__CHALLENGE__
Determine how many lines of the data below contain "before", then give only that number.
================================
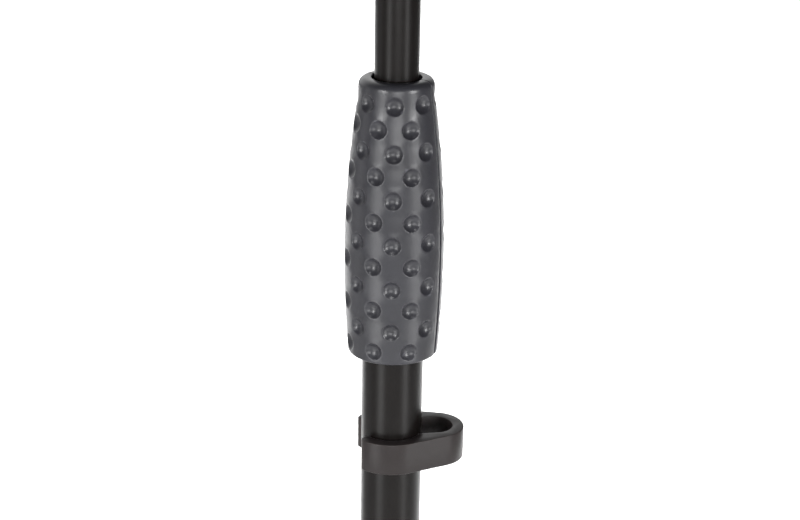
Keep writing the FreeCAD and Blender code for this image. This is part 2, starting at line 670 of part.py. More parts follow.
def tilt_socket():
    """Fork on top of the mast that carries the tilt bolt."""
    base = dim("mast_top") - "socket_drop"
    slot_floor = dim("tilt_height") - "slot_depth"
    sleeve = cylinder("socket_sleeve", "socket_radius", slot_floor - base, (0, 0, base))
    block = box("fork_block",
                (-dim("fork_half_width"), -dim("fork_radius"), slot_floor - "fork_root"),
                ("fork_half_width", "fork_radius", "tilt_height"))
    crown = cylinder("fork_crown", "fork_radius", dim("fork_half_width") * 2,
                     (-dim("fork_half_width"), 0, "tilt_height"), "X")
    half_slot = dim("tongue_half_width") + "side_gap"
    deep = dim("fork_radius") + MARGIN
    slot = box("fork_slot", (-half_slot, -deep, slot_floor),
               (half_slot, deep, dim("tilt_height") + deep))
    bore = cylinder("socket_bore", "upper_radius", "socket_drop", (0, 0, base))
    hole = cylinder("fork_hole", "tilt_bolt_radius", dim("fork_half_width") * 2,
                    (-dim("fork_half_width"), 0, "tilt_height"), "X")
    node("tilt_socket", cut("tilt_socket", joined("socket_solid", sleeve, block, crown), slot, bore,
                            hole))


def tilt_bolt():
    half = dim("fork_half_width")
    shank = cylinder("tilt_shank", "tilt_bolt_radius",
                     half * 2 + "knob_height" - "bolt_end_sink", (-half, 0, "tilt_height"), "X")
    head = hexagon("tilt_head", "bolt_head_radius", "bolt_head_height",
                   (-half - "bolt_head_height", 0, "tilt_height"), "X")
    node("tilt_bolt", joined("tilt_bolt", shank, head))


def tilt_knob():
    """Lobed knob that clamps the fork on the desk's tongue."""
    start = dim("fork_half_width") + "side_gap"
    core = dim("knob_radius") - dim("knob_lobe_radius") / 2
    body = cylinder("knob_core", core, "knob_height", (start, 0, "tilt_height"), "X")
    lobes = []
    lobe_count = int(size("knob_lobes"))
    reach = (dim("knob_radius") - "knob_lobe_radius") * "knob_lobe_spread"
    for number in range(lobe_count):
        angle = math.radians(360 * number / lobe_count)
        spot = (start, reach * math.cos(angle), dim("tilt_height") + reach * math.sin(angle))
        lobes.append(cylinder(f"knob_lobe_{number + 1}", "knob_lobe_radius", "knob_height", spot,
                              "X"))
    bore = cylinder("knob_bore", dim("tilt_bolt_radius") + "running_gap", "knob_height",
                    (start, 0, "tilt_height"), "X")
    node("tilt_knob", cut("tilt_knob", joined("knob_solid", body, *lobes), bore))


def leant(item):
    """Lean a desk piece back about the tilt bolt; desk pieces are drawn upright."""
    axle = FreeCAD.Vector(0, 0, size("tilt_height"))
    lean = FreeCAD.Rotation(FreeCAD.Vector(1, 0, 0), -size("desk_lean"))
    item.Placement = FreeCAD.Placement(FreeCAD.Vector(), lean, axle)
    return item


def above_axle(height):
    return dim("tilt_height") + height


RIVET_SPOTS = [(x, z) for x in (-1, 1) for z in (-1, 1)]
DESK_BACK = -dim("desk_offset")


def rivet_shanks(name):
    length = dim("desk_sheet") + "flange_thickness"
    front = DESK_BACK - "desk_sheet"
    return [cylinder(f"{name}_{number}", "rivet_radius", length,
                     (dim("rivet_spacing") * x, front, above_axle(dim("rivet_spacing") * z)), "Y")
            for number, (x, z) in enumerate(RIVET_SPOTS, start=1)]


def desk_bracket():
    half = dim("tongue_half_width")
    flange_front = DESK_BACK + "flange_thickness"
    eye = cylinder("tongue_eye", "tongue_radius", half * 2, (-half, 0, "tilt_height"), "X")
    arm = box("tongue_arm", (-half, flange_front, above_axle(-dim("tongue_radius"))),
              (half, 0, above_axle("tongue_radius")))
    flange = box("flange", (-dim("flange_half"), DESK_BACK, above_axle(-dim("flange_half"))),
                 ("flange_half", flange_front, above_axle("flange_half")))
    hole = cylinder("tongue_hole", dim("tilt_bolt_radius") + "running_gap", half * 2,
                    (-half, 0, "tilt_height"), "X")
    bracket = cut("desk_bracket", joined("bracket_solid", eye, arm, flange), hole,
                  *rivet_shanks("bracket_rivet_hole"))
    node("desk_bracket", leant(bracket))


def desk_holes():
    """Round holes in rows on both sides of the bracket."""
    front = DESK_BACK - "desk_sheet"
    holes = []
    for column in range(int(size("hole_columns"))):
        for line in range(int(size("hole_rows"))):
            for side in (-1, 1):
                across = (dim("hole_first") + dim("hole_pitch") * column) * side
                height = above_axle(dim("hole_lowest") + dim("hole_rise") * line)
                holes.append(cylinder(f"desk_hole_{len(holes) + 1}", "hole_radius", "desk_sheet",
                                      (across, front, height), "Y"))
    return grouped("desk_holes", holes)


def desk_panel():
    """Sheet desk, bent at the foot into a ledge with a lip."""
    front = DESK_BACK - "desk_sheet"
    floor = above_axle(-dim("desk_below"))
    lip_back = front - "ledge_depth"
    section = [(DESK_BACK, floor), (DESK_BACK, above_axle("desk_above")),
               (front, above_axle("desk_above")), (front, floor + "desk_sheet"),
               (lip_back, floor + "desk_sheet"), (lip_back, floor + "lip_height"),
               (lip_back - "desk_sheet", floor + "lip_height"), (lip_back - "desk_sheet", floor)]
    sheet_body = padded("desk_sheet_body", "YZ_Plane", section, "desk_width")
    doc.recompute()
    rounded = doc.addObject("Part::Fillet", "desk_rounded")
    rounded.Base = sheet_body
    top = above_axle("desk_above").value
    radius = size("desk_corner_radius")
    near = 1e-6
    corners = [number for number, edge in enumerate(sheet_body.Shape.Edges, start=1)
               if all(abs(vertex.Z - top) < near for vertex in edge.Vertexes)
               and edge.Length < size("desk_sheet") + near]
    rounded.Edges = [(number, radius, radius) for number in corners]
    panel = cut("desk_panel", rounded, desk_holes(), *rivet_shanks("panel_rivet_hole"))
    node("desk_panel", leant(panel))


def desk_rivets():
    front = DESK_BACK - "desk_sheet"
    back = DESK_BACK + "flange_thickness"
    rivets = []
    for number, shank in enumerate(rivet_shanks("rivet_shank"), start=1):
        x, z = RIVET_SPOTS[number - 1]
        spot = (dim("rivet_spacing") * x, above_axle(dim("rivet_spacing") * z))
        heads = [cylinder(f"rivet_{side}_{number}", "rivet_head_radius", "rivet_head_height",
                          (spot[0], start, spot[1]), "Y")
                 for side, start in (("front", front - "rivet_head_height"), ("back", back))]
        rivets.append(joined(f"rivet_{number}", shank, *heads))
    node("desk_rivets", leant(grouped("desk_rivets", rivets)))


column_foot()
hub()
hub_screw()
pivot_bolts()
for leg_number, leg_turn in enumerate(LEG_TURNS, start=1):
    leg(leg_number, leg_turn)
lower_tube()
upper_tube()
mast_plug()
guide_bush()
front_shell()
lever_shell()
lever_pins()
lower_collar()
collar_screws()
upper_bush()
lock_plate()
lock_spring()
cable_clip()
tilt_socket()
tilt_bolt()
tilt_knob()
desk_bracket()
desk_panel()
desk_rivets()
doc.recompute()

for item in doc.Objects:
    if {"Invalid", "Error"} & set(item.State):
        raise RuntimeError(f"{item.Name} failed to build: {item.State}")
for item in nodes:
    if item.Shape.isNull() or not item.Shape.isValid() or not item.Shape.Solids:
        raise RuntimeError(f"{item.Label} has no valid solid")
os.makedirs("parts", exist_ok=True)
for item in nodes:
    item.Shape.exportStep(f"parts/{item.Label}.step")
    print(item.Label, len(item.Shape.Solids), round(item.Shape.Volume))
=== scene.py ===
"""Looks of the music stand: dimpled squeeze grip, coated tubes, cable clip, tripod base and desk.

Blender units are metres; sizes in this file are millimetres and go through MM.
"""
import json
import math

import bpy
from mathutils import Matrix, Vector


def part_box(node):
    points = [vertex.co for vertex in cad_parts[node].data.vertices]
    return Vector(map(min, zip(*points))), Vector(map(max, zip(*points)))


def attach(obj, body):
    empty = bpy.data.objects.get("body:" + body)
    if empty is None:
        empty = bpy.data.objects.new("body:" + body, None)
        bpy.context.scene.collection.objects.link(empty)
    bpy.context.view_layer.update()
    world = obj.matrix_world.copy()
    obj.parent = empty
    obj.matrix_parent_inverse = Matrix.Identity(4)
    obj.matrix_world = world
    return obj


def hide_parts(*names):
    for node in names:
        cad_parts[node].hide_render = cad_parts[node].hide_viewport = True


MM = 0.001
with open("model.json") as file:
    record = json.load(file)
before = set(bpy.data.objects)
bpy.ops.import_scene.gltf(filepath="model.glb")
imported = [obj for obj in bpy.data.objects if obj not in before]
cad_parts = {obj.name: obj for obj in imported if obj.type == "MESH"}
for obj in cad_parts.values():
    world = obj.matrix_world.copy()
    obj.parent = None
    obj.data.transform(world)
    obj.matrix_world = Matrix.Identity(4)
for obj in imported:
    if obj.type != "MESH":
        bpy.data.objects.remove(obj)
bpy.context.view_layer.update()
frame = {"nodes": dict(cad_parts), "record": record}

# ---- places read from the frame, in millimetres ------------------------------------------------


def low_high(node):
    low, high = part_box(node)
    return [value / MM for value in low], [value / MM for value in high]


shell_low, shell_high = low_high("front_shell")
GRIP_BASE = shell_low[2]
GRIP_HEIGHT = shell_high[2] - shell_low[2]
BELLY_RADIUS = (shell_high[0] - shell_low[0]) / 2
lower_low, lower_high = low_high("lower_tube")
LOWER_RADIUS = (lower_high[0] - lower_low[0]) / 2
upper_low, upper_high = low_high("upper_tube")
BEAD_RADIUS = (upper_high[0] - upper_low[0]) / 2
clip_low, clip_high = low_high("cable_clip")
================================
__WORKED SOLUTION__
2